UPDATED: US Secretary of State Hillary Rodham Clinton landed in Oslo Thursday night and planned to stay into the weekend with a trip up to northern Norway, escorted by Norwegian Foreign Minister Jonas Gahr Støre. The ministry itself was left denying that Clinton’s visit didn’t involve a snub to officials in the northern city of Tromsø.

Foreign Minister Jonas Gahr Støre has met Hillary Clinton several times before, like here in Washington earlier this year. PHOTO: Utenriksdepartementet

Foreign ministry officials announced late last week that Clinton would arrive May 31 and stay in Norway until June 2. They later claimed that US authorities didn’t confirm Clinton’s visit until last Friday.

She was spending most of this Friday morning, June 1, in meetings with both Støre and Prime Minister Jens Stoltenberg. Clinton was also to meet King Harald V at the Royal Palace in Oslo in the mid-afternoon.

Then she’ll participate along with Støre and Queen Sonja in an international conference on global health being held at the Oslo City Hall. The invitation-only conference, hosted by the foreign ministry, aims to gather “prominent politicians and experts in a joint effort to eliminate the tragic and preventable deaths of women, mothers and children around the world,” according to the conference’s own website.

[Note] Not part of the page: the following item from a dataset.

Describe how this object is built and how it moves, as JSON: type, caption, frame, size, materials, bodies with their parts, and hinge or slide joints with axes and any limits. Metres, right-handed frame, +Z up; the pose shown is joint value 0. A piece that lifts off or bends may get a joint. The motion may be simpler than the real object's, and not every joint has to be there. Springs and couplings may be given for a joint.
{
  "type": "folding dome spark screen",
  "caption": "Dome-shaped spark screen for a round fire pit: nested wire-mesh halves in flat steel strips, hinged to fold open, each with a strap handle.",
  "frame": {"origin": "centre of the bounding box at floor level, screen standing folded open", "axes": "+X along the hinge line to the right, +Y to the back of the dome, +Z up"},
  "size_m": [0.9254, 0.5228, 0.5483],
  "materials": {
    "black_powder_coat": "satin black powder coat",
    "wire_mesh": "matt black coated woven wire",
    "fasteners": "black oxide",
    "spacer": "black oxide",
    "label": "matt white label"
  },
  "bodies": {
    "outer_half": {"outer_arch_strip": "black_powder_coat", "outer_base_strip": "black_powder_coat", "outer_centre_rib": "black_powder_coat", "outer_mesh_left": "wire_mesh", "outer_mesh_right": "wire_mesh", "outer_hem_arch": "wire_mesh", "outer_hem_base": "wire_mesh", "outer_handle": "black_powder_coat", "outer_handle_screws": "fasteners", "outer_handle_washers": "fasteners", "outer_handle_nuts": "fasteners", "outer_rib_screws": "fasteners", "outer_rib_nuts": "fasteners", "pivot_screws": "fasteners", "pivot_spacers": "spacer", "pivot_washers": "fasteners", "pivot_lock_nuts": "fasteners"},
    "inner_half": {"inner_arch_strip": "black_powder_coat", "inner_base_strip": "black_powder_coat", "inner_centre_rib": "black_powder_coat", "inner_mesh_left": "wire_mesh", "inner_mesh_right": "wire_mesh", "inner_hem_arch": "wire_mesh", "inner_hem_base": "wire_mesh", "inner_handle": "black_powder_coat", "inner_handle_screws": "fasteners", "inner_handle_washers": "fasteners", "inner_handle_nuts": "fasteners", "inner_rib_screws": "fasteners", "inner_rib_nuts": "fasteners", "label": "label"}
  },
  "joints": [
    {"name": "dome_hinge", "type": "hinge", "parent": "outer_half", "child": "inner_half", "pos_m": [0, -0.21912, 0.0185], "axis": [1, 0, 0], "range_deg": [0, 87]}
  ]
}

The foreign ministry reported that Clinton also had expressed interest in meeting some of the survivors of last summer’s terrorist massacre on the island of Utøya.

On Friday evening, Clinton and Støre planned to travel north to Tromsø for meetings on Arctic issues, including cooperation among countries bordering on the Arctic. The nordområdene (northern areas), as Støre calls them, have been a priority for Støre since he took over as Norway’s foreign minister in 2005.

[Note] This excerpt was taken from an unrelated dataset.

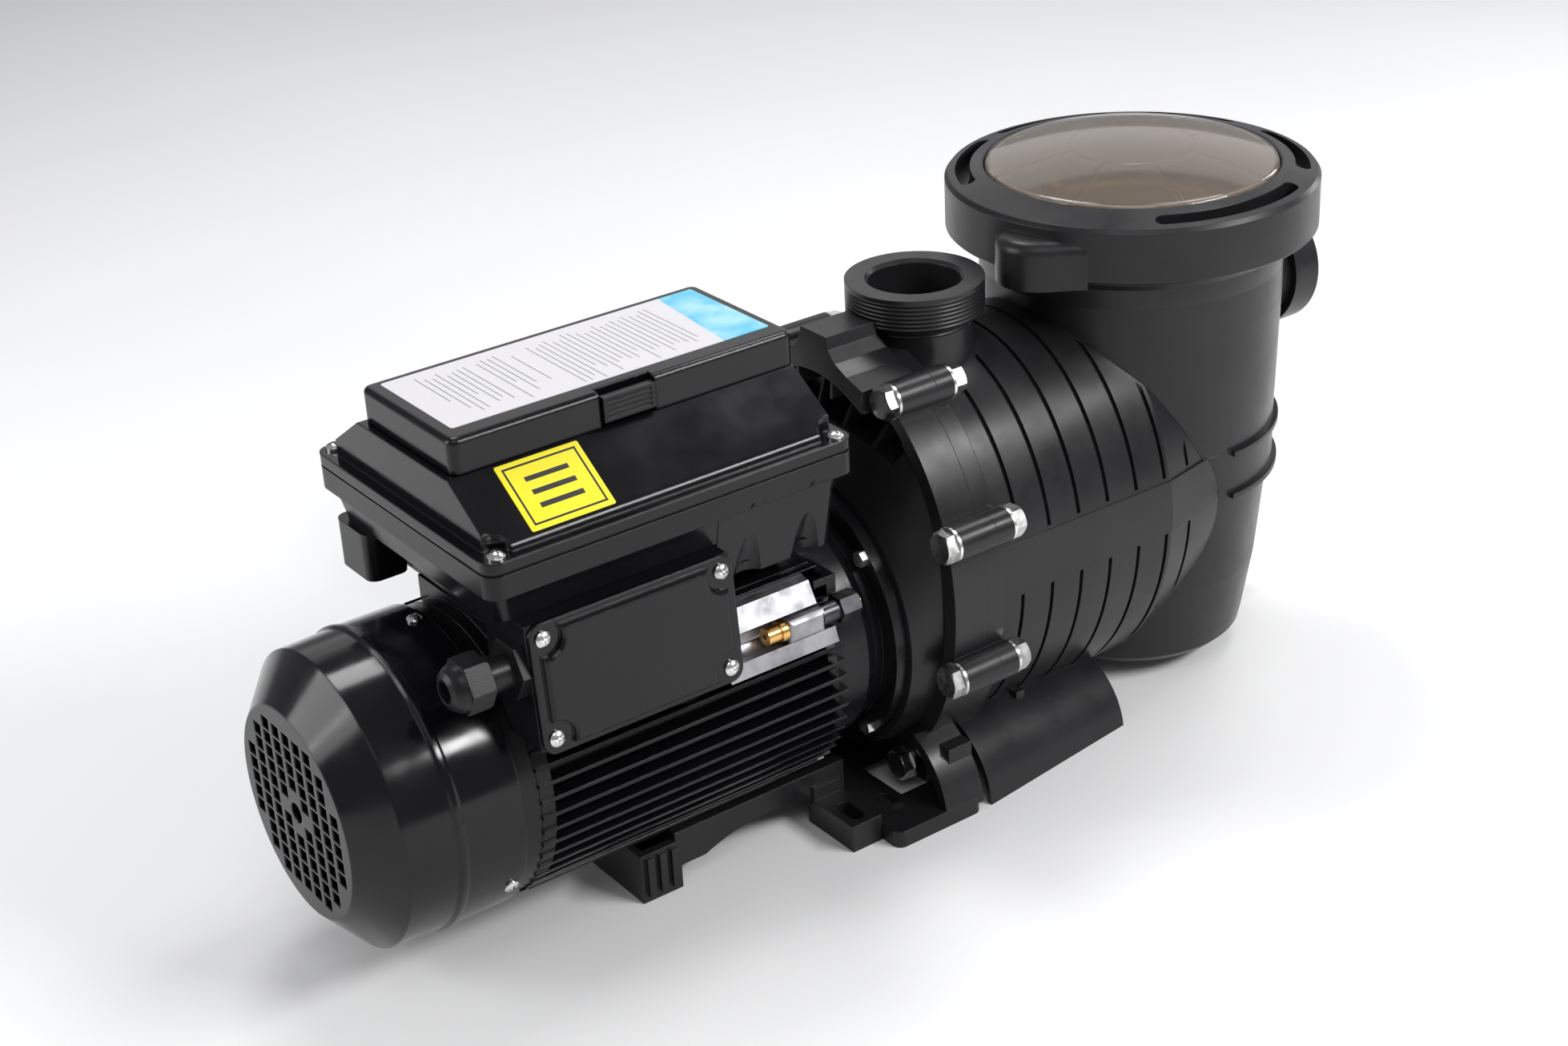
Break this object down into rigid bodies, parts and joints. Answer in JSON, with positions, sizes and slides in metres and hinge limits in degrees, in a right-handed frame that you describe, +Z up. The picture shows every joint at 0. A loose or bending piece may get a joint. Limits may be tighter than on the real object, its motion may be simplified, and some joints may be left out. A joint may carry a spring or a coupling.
{
  "type": "pool pump",
  "caption": "Horizontal pool pump: finned electric motor with a controller case on top, bolted to a ribbed pump housing with a strainer pot, clear lid and lock ring.",
  "frame": {"origin": "ground level under the centre of the pump's overall length and width", "axes": "+Z up, +X along the shaft from the motor towards the strainer, +Y away from the terminal box"},
  "size_m": [0.6723, 0.22, 0.316],
  "materials": {
    "cover_black": "gloss black moulding",
    "case_black": "satin black moulding",
    "motor_black": "satin black paint on aluminium",
    "shield_metal": "painted casting with a machined rim",
    "wet_black": "satin black glass-filled moulding",
    "inner_plastic": "plain moulding",
    "basket_tan": "tan moulding",
    "zinc": "bright zinc plate",
    "steel": "ground steel",
    "lamination": "laminated steel",
    "copper": "enamelled copper",
    "brass": "turned brass",
    "dark_nut": "blackened steel",
    "gland_plastic": "black nylon",
    "rubber": "moulded rubber",
    "seal_faces": "lapped carbon and ceramic",
    "board_green": "glass-fibre board",
    "components": "electronic components",
    "window": "tinted display window",
    "button_grey": "soft-touch button",
    "label_white": "printed film",
    "label_yellow": "printed film",
    "lid_clear": "smoky clear moulding"
  },
  "bodies": {
    "pump": {"fan_cover": "cover_black", "terminal_box_cover": "cover_black", "controller_cover": "cover_black", "controller_housing": "case_black", "terminal_box": "case_black", "keypad_panel": "case_black", "motor_frame": "motor_black", "rear_end_shield": "shield_metal", "front_end_shield": "shield_metal", "seal_plate": "wet_black", "strainer_housing": "wet_black", "strainer_pot": "wet_black", "motor_base": "wet_black", "diffuser": "inner_plastic", "fan_cover_screws": "zinc", "flange_screws": "zinc", "terminal_box_screws": "zinc", "controller_screws": "zinc", "housing_bolts": "zinc", "bolt_washers": "zinc", "housing_nuts": "zinc", "bearings": "steel", "earth_bracket": "steel", "earth_clamp": "steel", "stator_core": "lamination", "stator_windings": "copper", "earth_screw": "brass", "earth_nut": "dark_nut", "gland_locknut": "gland_plastic", "gland_body": "gland_plastic", "gland_cap_nut": "gland_plastic", "terminal_box_gasket": "rubber", "gland_seal": "rubber", "controller_gasket": "rubber", "housing_o_ring": "rubber", "lid_o_ring": "rubber", "motor_cushion": "rubber", "mechanical_seal_seat": "seal_faces", "circuit_board": "board_green", "board_components": "components", "display_window": "window", "caution_plate": "label_yellow"},
    "rotor": {"shaft": "steel", "rotor_core": "lamination", "cooling_fan": "inner_plastic", "impeller": "inner_plastic", "mechanical_seal_head": "seal_faces"},
    "flip_lid": {"keypad_lid": "cover_black", "rating_label": "label_white", "lid_hinge_pins": "zinc"},
    "catch": {"lid_latch": "case_black"},
    "down_button": {"button_down": "button_grey"},
    "up_button": {"button_up": "button_grey"},
    "run_button": {"button_run": "button_grey"},
    "clear_lid": {"strainer_lid": "lid_clear"},
    "ring": {"lock_ring": "wet_black"},
    "basket": {"strainer_basket": "basket_tan"},
    "handle": {"basket_handle": "basket_tan"},
    "drain_seal": {"drain_o_ring": "rubber"},
    "drain": {"drain_plug": "wet_black"}
  },
  "joints": [
    {"name": "shaft_spin", "type": "hinge", "parent": "pump", "child": "rotor", "pos_m": [0, 0, 0.1], "axis": [1, 0, 0], "continuous": true},
    {"name": "flip_lid_hinge", "type": "hinge", "parent": "pump", "child": "flip_lid", "pos_m": [-0.1535, 0.047, 0.2765], "axis": [-1, 0, 0], "range_deg": [0, 100]},
    {"name": "catch_push", "type": "slide", "parent": "flip_lid", "child": "catch", "axis": [0, 1, 0], "range_m": [0, 0.002], "stiffness_N_per_m": 800, "springref_m": -0.0006},
    {"name": "down_press", "type": "slide", "parent": "pump", "child": "down_button", "axis": [0, 0, -1], "range_m": [0, 0.0012], "stiffness_N_per_m": 400, "springref_m": -0.0006},
    {"name": "up_press", "type": "slide", "parent": "pump", "child": "up_button", "axis": [0, 0, -1], "range_m": [0, 0.0012], "stiffness_N_per_m": 400, "springref_m": -0.0006},
    {"name": "run_press", "type": "slide", "parent": "pump", "child": "run_button", "axis": [0, 0, -1], "range_m": [0, 0.0012], "stiffness_N_per_m": 400, "springref_m": -0.0006},
    {"name": "lid_lift", "type": "slide", "parent": "pump", "child": "clear_lid", "axis": [0, 0, 1], "range_m": [0, 0.26]},
    {"name": "ring_turn", "type": "hinge", "parent": "clear_lid", "child": "ring", "pos_m": [0.218, 0, 0.28], "axis": [0, 0, 1], "range_deg": [0, 120]},
    {"name": "basket_lift", "type": "slide", "parent": "pump", "child": "basket", "axis": [0, 0, 1], "range_m": [0, 0.156]},
    {"name": "handle_swing", "type": "hinge", "parent": "basket", "child": "handle", "pos_m": [0.218, 0, 0.266], "axis": [0, -1, 0], "range_deg": [0, 90]},
    {"name": "drain_slide", "type": "slide", "parent": "pump", "child": "drain_seal", "axis": [1, 0, 0], "range_m": [0, 0.015]},
    {"name": "drain_turn", "type": "hinge", "parent": "drain_seal", "child": "drain", "pos_m": [0.295, 0, 0.03], "axis": [1, 0, 0], "range_deg": [0, 2160]}
  ],
  "couplings": [
    {"joint": "basket_lift", "follows": "lid_lift", "ratio": 0.6},
    {"joint": "handle_swing", "follows": "lid_lift", "rad_per_m": 6.0415},
    {"joint": "drain_turn", "follows": "drain_slide", "rad_per_m": 2513.3}
  ]
}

Newspaper Aftenposten reported Friday morning, though, that Støre, from the Labour Party, had neglected to include Tromsø Mayor Jens Johan Hjort, from the Conservative Party, in the planning for the meetings with Clinton, and that Hjort wasn’t invited to take part until yesterday, May 31. It was the second time this week that Støre was in Tromsø on official business, without making a courtesy call to Hjort first.

‘Unusual’ breach of protocol
“This is quite unusual,” researcher Iver B Neumann of foreign policy institute NUPI in Oslo told Aftenposten. “We have a long tradition in Norway that party connections don’t play a role in official foreign visits. It’s the state that’s inviting, not the party. This is a violation of state manners.”

Tromsø is considered one of the emerging gateways to the increasingly important Arctic areas. Its mayor Hjort declined to comment on why the Labour-led foreign ministry had excluded him and other members of Tromsø’s conservative city government from planning for a visit by the US Secretary of State, noting only that “I have good experience with thinking positively” and would do what he could to ensure that “that Hillary Clinton has a fine stay in our city.” Hjort would participate by meeting Clinton at the airport in Tromsø Friday evening.

Jan Tore Sanner, deputy leader of the Conservative Party, said he hoped the breach of protocol was simply an error, “but I fear this is a sign of provocative arrogance towards Tromsø and its local mayor.” Foreign ministry officials rejected that, indicating that they couldn’t understand the criticism around Clinton’s visit.

“The visit was first finally confirmed from American authorities last Friday,” Ragnhild Imerslund, communications director for the ministry, told Aftenposten. “We wanted to have the (Tromsø) mayor along and took contact with him when we had the opportunity to involve him. That wasn’t before Wednesday, when an American advance team was in Tromsø and the final details fell into place.”

Støre and Clinton, meanwhile, have met several times before but the trip was to be Clinton’s first to Norway as US Secretary of State. She visited Svalbard when she was still a US Senator and was also in Lillehammer as First Lady, when her husband Bill Clinton was US President.

Her trip is part of a diplomatic tour around Scandinavia. She spent six hours in Denmark on Thursday before flying up to Norway where she was spending two full days. From Tromsø she planned to travel to Stockholm for a one-day visit on Sunday.